Today is Holocaust remembrance day, the one day a year we sit back and reflect on the memory of the over 6 million Jewish souls stolen by the Nazis. Every year this commemoration gets more poignant as more and more Holocaust survivors fade into history.
The question that must be asked, however, is, did we learn the lessons of the Holocaust? I don’t think we really have. Jews are still divided, internal hatred is rampant and intermarriage and assimilation is quickly leading us down the path to self-annihilation.
I know it’s politically incorrect to say that we can learn some lessons from the Nazis, but the truth is, every situation, whether good or evil has a moral lesson attached to it.
One of the first thing the Nazis did was separate husband from wife, child from mother. While this tactic added to the cruelty of their mission, it also served a practical tactical tool to weaken the resolve of the people they were trying to destroy. United we stand, divided we fall. While mothers longed and worried for their children and fathers and husbands wondered about the fate of their families, they weren’t focusing on the immediate threat and how to fight back.
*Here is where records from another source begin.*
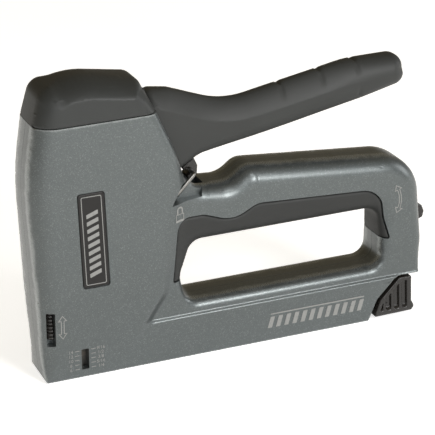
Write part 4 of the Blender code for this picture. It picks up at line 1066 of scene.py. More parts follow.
@dataclass
class TopCap:
    """Plastic cap over the head: a faceted dome with an open underside."""

    shape: HousingShape
    top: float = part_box("top_cap")[1].z / MM
    shoulder: float = 5.6
    wall: float = 3.0
    crown: float = 8.4
    slot_height: float = 9.6
    facet: float = 0.3
    edge_line: float = 0.28
    step: float = 0.9

    def outline(self) -> Outline:
        """Outline of the cap in the profile."""
        front, rear = self.shape.head_front_top, self.shape.head_rear_top
        base = self.shape.head_top + GAP
        return Outline.filleted([
            (front, base, 0, 10, 9.5), (rear, base, 0, 5, 4),
            (rear - 5, self.top - 6.4, 5, 7, 12.5), (24, self.top - 0.9, 60, 7.5, 15.5),
            (front + 4.4, self.top - 5.2, 8, 9, 11)], 1.0)

    def build(self) -> bpy.types.Object:
        """Builds the cap and dresses it."""
        s, outline = self.shape, self.outline()
        low_edge = outline.rows[:, 1] < s.head_top + 2 * GAP
        skirt = Outline(outline.rows.copy())
        skirt.rows[low_edge, 1] -= 2 * s.cap_height
        front, rear, base = s.head_front_top, s.head_rear_top, s.head_top
        room = Outline.filleted([
            (front + self.wall, base - 2, 0), (rear - self.wall - 1.2, base - 2, 0),
            (rear - 7.6, self.top - self.crown, 2), (front + 6.4, self.top - self.crown, 2)], 3)
        slot = Outline.box((rear - 12, rear + 4), (base - 2, base + self.slot_height), 0, 1.5, 2)

        def heights(x: Array, z: Array) -> Array:
            """Middle plane, room wall, slot wall and outer side."""
            bent = self.facet * smooth(base + 5.0, base + 11.0, z) * smooth(front, front + 18, x)
            side = s.head_half - skirt.fall(x, z, bent)
            line = self.edge_line * np.exp(-((z - base - 0.25) / 0.22) ** 2)
            flat = np.ones_like(side)
            return np.stack([0 * flat, (s.head_half - self.shoulder) * flat,
                             s.lever_slot_half * flat, side - line])

        def region(x: Array, z: Array) -> tuple[Array, Array]:
            """The room and the lever's slot lie inside the shell."""
            within = outline.inside(x, z)
            low = np.where(slot.inside(x, z), 2, 0)
            low = np.where(room.inside(x, z), 1, low)
            return np.where(within, low, -1), np.where(within, 3, -1)

        extra = np.vstack([outline.rings(14), lattice((2, rear), (base, self.top), self.step)])
        points, faces = mirrored(*Slab([outline, room, slot], region, heights, extra, 0.2).build())
        wear = np.exp(-np.abs(outline.nearest(points[:, 0], points[:, 2])[0] - 6.5) / 1.2)
        wear *= (points[:, 2] > base + 2) & (np.abs(points[:, 1]) > s.head_half - self.shoulder)
        return make_piece("domed_cap", points, faces, Finish.CAP.material(), "housing",
                          ["top_cap"], 55.0, 0.6 * wear)


@dataclass
class GripInsert:
    """Rubber channel that lines the top, front and rear of the finger opening."""

    face: HousingSide
    roll: float = 1.6
    drop: float = 0.9
    step: float = 1.0

    def build(self) -> bpy.types.Object:
        """Builds the insert and dresses it."""
        outline = self.face.insert.moved(GAP)
        outline.rows[:, 2:] = self.roll, self.drop
        opening = self.face.opening

        def heights(x: Array, z: Array) -> Array:
            """Middle plane, and the housing's side with the insert's own rounded edge."""
            side = self.face.height(x, z) - outline.fall(x, z)
            return np.stack([np.zeros_like(side), side])

        extra = np.vstack([outline.rings(6), opening.rings(14, inward=False),
                           lattice((60, 166), (36, 68), self.step)])
        region = plain_region([outline], [opening])
        points, faces = mirrored(*Slab([outline, opening], region, heights, extra, 0.2).build())
        wear = np.exp(-outline.nearest(points[:, 0], points[:, 2])[0] / 1.0)
        return make_piece("rubber_grip", points, faces, Finish.RUBBER.material(), "housing",
                          ["grip_insert"], 40.0, 0.4 * wear)


@dataclass
class LeverHandle:
    """Hand lever with three cross grooves, a front arm and a fork for the roller."""

    half: float = 8.6
    arm_half: float = 4.6
    tail: tuple[float, float] = (176.4, 115.0)
    throat: tuple[float, float] = (66.4, 87.0)
    roller: tuple[float, float] = (15.5, 90.0)
    roller_r: float = 3.4
    roller_half: float = 1.7
    pin_r: float = 2.6
    rivet_r: float = 1.3
    groove_x: tuple[float, ...] = (117.6, 136.6, 153.4)
    groove_depth: float = 1.15
    groove_width: float = 1.0
    groove_reach: float = 2.4
    dent: float = 0.55
    waist: float = 0.9
    arm_nose: float = 2.3
    step: float = 1.0

    def outline(self) -> Outline:
        """Outline of the whole lever without its grooves."""
        (px, pz), (tx, tz), (rx, rz) = pivot_of("lever_squeeze"), self.tail, self.roller
        half = self.arm_nose
        return Outline.filleted([
            (rx - half, rz - half, 2, 0.6, 0.4), (px - 8, pz - 6.6, 6, 0.8, 0.6),
            (px + 4, pz - 9, 6, 0.8, 0.6), (*self.throat, 2, 1.4, 1), (78, 92.6, 16, 3, 2),
            (118, 99.2, 60, 5, 3.2), (156, 106.3, 60, 6, 3.6), (tx - 0.6, tz - 4.6, 5.5, 6, 5),
            (tx + 0.4, tz + 8.2, 8, 8, 7.4), (150, 123.4, 60, 9.5, 7.8),
            (92, 113.2, 40, 9, 7.6), (66, 122.9, 12, 8.5, 7.4), (55.8, 124, 4, 7, 6.6),
            (px - 6, pz + 13, 8, 1, 0.8), (px - 7.6, pz + 2, 5, 0.8, 0.6),
            (rx - half, rz + half, 2, 0.6, 0.4)], 0.6)

    def notched(self, outline: Outline) -> Outline:
        """The outline with the notch that each groove makes in its top edge."""
        rows = outline.rows.copy()
        top = (rows[:, 1] > 111) & (rows[:, 0] > 100) & (rows[:, 0] < 170)
        notch = sum(self.groove_depth * np.exp(-((rows[:, 0] - place) / self.groove_width) ** 2)
                    for place in self.groove_x)
        rows[:, 1] -= np.where(top, notch, 0)
        return Outline(rows)

    def build(self) -> bpy.types.Object:
        """Builds the lever and dresses it."""
        plain = self.outline()
        outline = self.notched(plain)
        px, pz = pivot_of("lever_squeeze")
        hub = Outline.circle((px, pz), self.pin_r, 40)
        eye = Outline.circle(self.roller, self.rivet_r, 24)
        arm = Outline.box((0, px - 9.5), (pz - 30, pz + 30), 0, 0, 4)
        rx, rz = self.roller
        fork = Outline.box((rx - 6, rx + self.roller_r + 1.2), (rz - 8, rz + 8), 0, 0, 3)

        def heights(x: Array, z: Array) -> Array:
            """Middle plane, fork cheek, arm side and the waisted grip's side."""
            waist = self.waist * smooth(110.0, 80.0, x) * smooth(60.0, 80.0, x)
            side = self.half - waist - plain.fall(x, z, 0.45 * smooth(165.0, 130.0, x))
            upper = smooth(8.0, 2.0, plain.nearest(x, z)[0]) * (z > 108) * (x > 100)
            for place in self.groove_x:
                side -= self.dent * upper * np.exp(-((x - place) / self.groove_width) ** 2)
            flat = np.ones_like(side)
            return np.stack([0 * flat, (self.roller_half + GAP) * flat, self.arm_half * flat,
                             np.maximum(side, 0.3)])

        def region(x: Array, z: Array) -> tuple[Array, Array]:
            """The arm is thinner than the grip, and the pin holes are open."""
            within = outline.inside(x, z) & ~hub.inside(x, z) & ~eye.inside(x, z)
            low = np.where(fork.inside(x, z), 1, 0)
            high = np.where(arm.inside(x, z), 2, 3)
            return np.where(within, low, -1), np.where(within, high, -1)

        reach = self.groove_reach
        grooves = np.vstack([lattice((place - reach, place + reach), (106, 123), 0.45)
                             for place in self.groove_x])
        even = lattice((46, 178), (84, 126), self.step)
        for place in self.groove_x:
            even = even[(np.abs(even[:, 0] - place) > reach) | (even[:, 1] < 106)]
        extra = np.vstack([plain.rings(11), even, grooves])
        loops = [outline, hub, eye, arm, fork]
        points, faces = mirrored(*Slab(loops, region, heights, extra, 0.22).build())
        near = outline.nearest(points[:, 0], points[:, 2])[0]
        wear = np.exp(-np.abs(near - 1.5) / 2.0) * (points[:, 0] > px + 6)
        return make_piece("squeeze_lever", points, faces, Finish.CHARCOAL.material(), "lever",
                          ["lever_handle"], 50.0, 0.35 * wear)


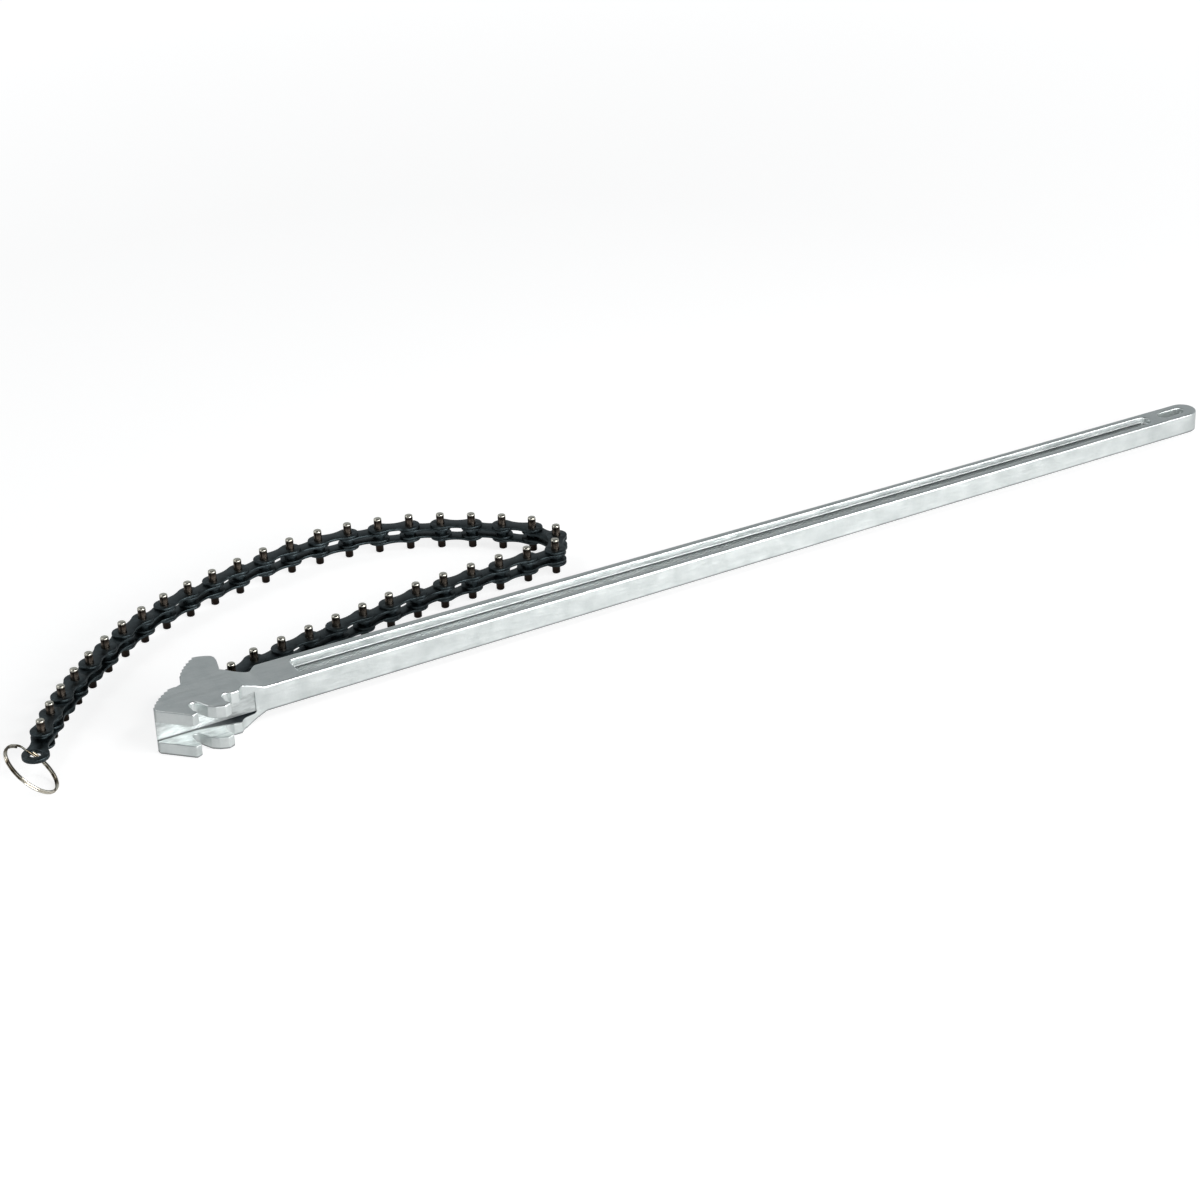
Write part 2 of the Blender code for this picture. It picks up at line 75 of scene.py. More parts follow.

Today we are still divided. Secular and religious Jews are divided, so much so, that in certain American communities they don’t even acknowledge the existence of the other. Some segments of Jewish society have become elitist closed door clubs. Derech Eretz is virtually non-existent and as a result of all this, many Jews are disillusioned with the nation and are turning their backs on it and everything associated with it.
The Nazis had a policy that if one of your parents or even your grandparents were Jewish, then you were Jewish.
We, the Jewish community, spent the last 40 years debating “who is a Jew”. Even today, many members of different segments of the Jewish community will privately say that other Jews who don’t follow the same traditions as them, aren’t Jews.
This division has weakened the Jewish nation. If we can’t define ourselves, then there is no way we could ever achieve Jewish unity. Without unity, we can’t be strong and the honest truth is, nobody wants to stay weak. As long as the societies surrounding us seem stronger than us, members of our faith will continue to abandon us. We have to make it cool to be Jewish and part of that is changing our attitudes on who is and who isn’t Jewish. If we all become a little friendlier to each other, if we all become a little more accepting of each other, then we will be a much stronger nation.
The Nazis, the Communist and every previous oppressor has always demanded that the Jews give up G-d. They burned Torahs and holy books. They destroyed synagogues and killed religious leaders. Unfortunately our oppressors see something that we, as a nation, has generally chosen to be blind to, essentially, the belief in G-d is what makes us strong.
Jews today are abandoning G-d wholesale. Torah, G-d, even Kosher have become dirty words in certain segments of the Jewish Community. In fact, there is such a distaste for anything Jewish amongst some Jews that you wonder why they even identify themselves as Jews to start with.
Where did this distaste come from? Quite simply, lack of Jewish education. I know that education starts at the home and many Jews who survived the Holocaust understandably had issues with G-d. Naturally those issues permeated the next generation who was raised essentially G-dless. So what happens when a G-dless generation of Jews raises the next generation of Jews? Exactly what’s happening now, rampant assimilation, intermarriage and general apathy towards anything Jewish.
Now we can’t only blame parents for the fall of Judaism on parents, we have a serious lack of Jewish religious leadership. We need more outreach, we need more people to go out to the masses and promote G-d.
Without G-d, Jews can’t be strong. So let’s work together, start teaching your children the importance of G-d and Torah, start reaching out to the community and let’s make Judaism a strong religion.
The truth is, as much as we yell never again and am yisroel chai, the only way to prevent a future Holocaust is not only Israel, is not assimilation, it’s simply being a strong nation ready to stand up and defend ourselves.